Recorded information:
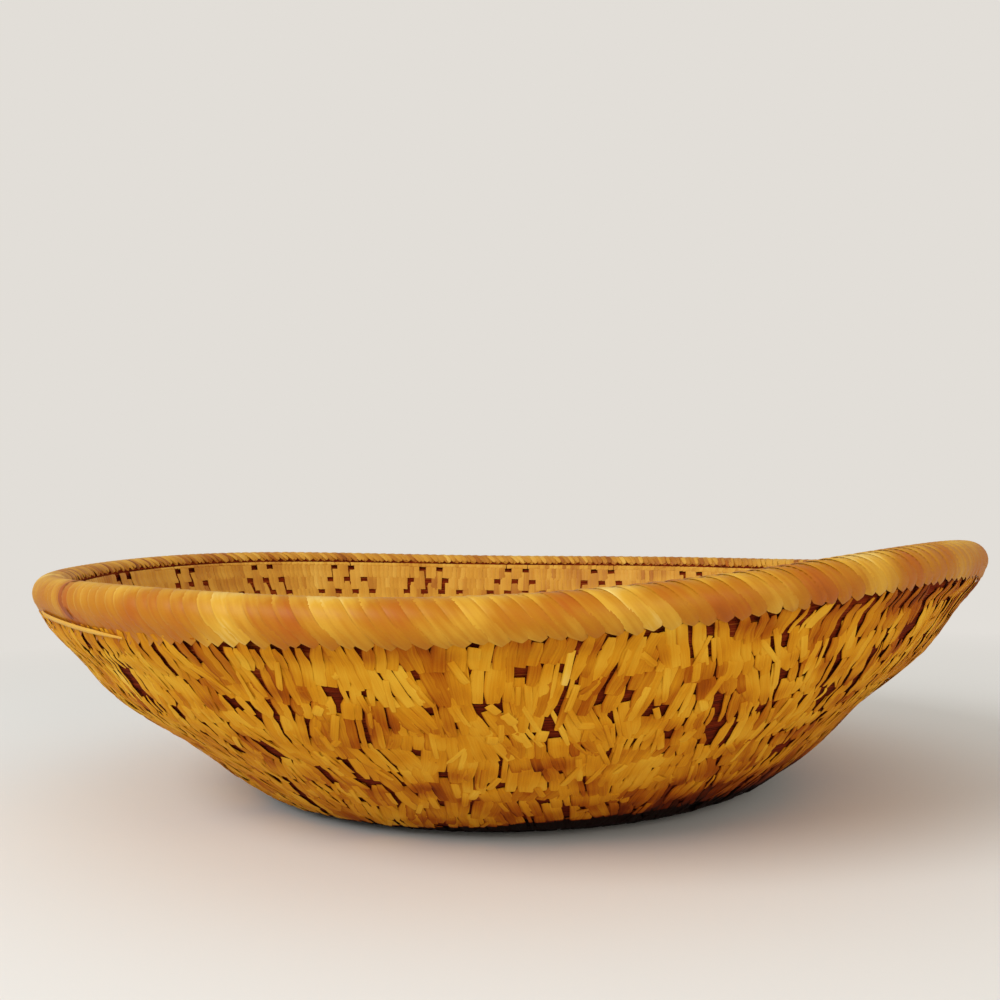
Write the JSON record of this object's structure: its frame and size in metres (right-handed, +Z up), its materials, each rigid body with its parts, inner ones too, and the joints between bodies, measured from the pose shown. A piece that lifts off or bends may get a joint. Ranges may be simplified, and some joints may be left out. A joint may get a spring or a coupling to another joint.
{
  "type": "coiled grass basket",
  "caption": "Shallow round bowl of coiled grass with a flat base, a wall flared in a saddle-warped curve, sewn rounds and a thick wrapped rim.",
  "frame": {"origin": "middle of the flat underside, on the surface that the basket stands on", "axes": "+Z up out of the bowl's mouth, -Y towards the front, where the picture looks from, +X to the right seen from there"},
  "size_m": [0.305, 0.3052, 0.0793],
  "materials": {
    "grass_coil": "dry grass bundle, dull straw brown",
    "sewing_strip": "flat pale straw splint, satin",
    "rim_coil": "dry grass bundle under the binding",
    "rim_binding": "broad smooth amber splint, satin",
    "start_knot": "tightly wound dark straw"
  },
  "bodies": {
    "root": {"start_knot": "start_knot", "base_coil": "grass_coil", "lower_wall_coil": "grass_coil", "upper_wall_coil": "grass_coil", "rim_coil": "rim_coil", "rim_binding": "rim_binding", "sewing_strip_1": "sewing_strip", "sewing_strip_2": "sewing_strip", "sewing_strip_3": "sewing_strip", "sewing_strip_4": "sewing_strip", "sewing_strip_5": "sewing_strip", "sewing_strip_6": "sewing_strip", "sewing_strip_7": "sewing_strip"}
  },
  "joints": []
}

Requirement: Restate the whole of the material exactly.

Written response:
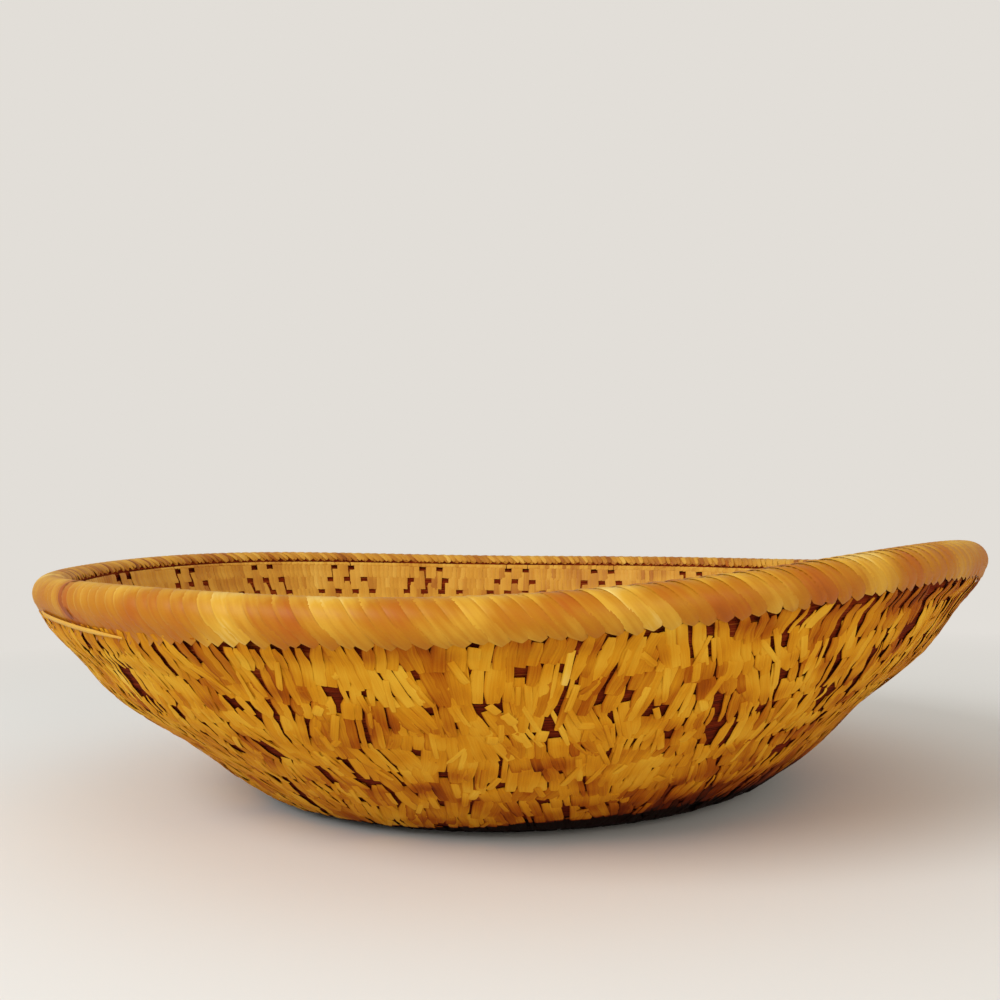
Write the JSON record of this object's structure: its frame and size in metres (right-handed, +Z up), its materials, each rigid body with its parts, inner ones too, and the joints between bodies, measured from the pose shown. A piece that lifts off or bends may get a joint. Ranges may be simplified, and some joints may be left out. A joint may get a spring or a coupling to another joint.
{
  "type": "coiled grass basket",
  "caption": "Shallow round bowl of coiled grass with a flat base, a wall flared in a saddle-warped curve, sewn rounds and a thick wrapped rim.",
  "frame": {"origin": "middle of the flat underside, on the surface that the basket stands on", "axes": "+Z up out of the bowl's mouth, -Y towards the front, where the picture looks from, +X to the right seen from there"},
  "size_m": [0.305, 0.3052, 0.0793],
  "materials": {
    "grass_coil": "dry grass bundle, dull straw brown",
    "sewing_strip": "flat pale straw splint, satin",
    "rim_coil": "dry grass bundle under the binding",
    "rim_binding": "broad smooth amber splint, satin",
    "start_knot": "tightly wound dark straw"
  },
  "bodies": {
    "root": {"start_knot": "start_knot", "base_coil": "grass_coil", "lower_wall_coil": "grass_coil", "upper_wall_coil": "grass_coil", "rim_coil": "rim_coil", "rim_binding": "rim_binding", "sewing_strip_1": "sewing_strip", "sewing_strip_2": "sewing_strip", "sewing_strip_3": "sewing_strip", "sewing_strip_4": "sewing_strip", "sewing_strip_5": "sewing_strip", "sewing_strip_6": "sewing_strip", "sewing_strip_7": "sewing_strip"}
  },
  "joints": []
}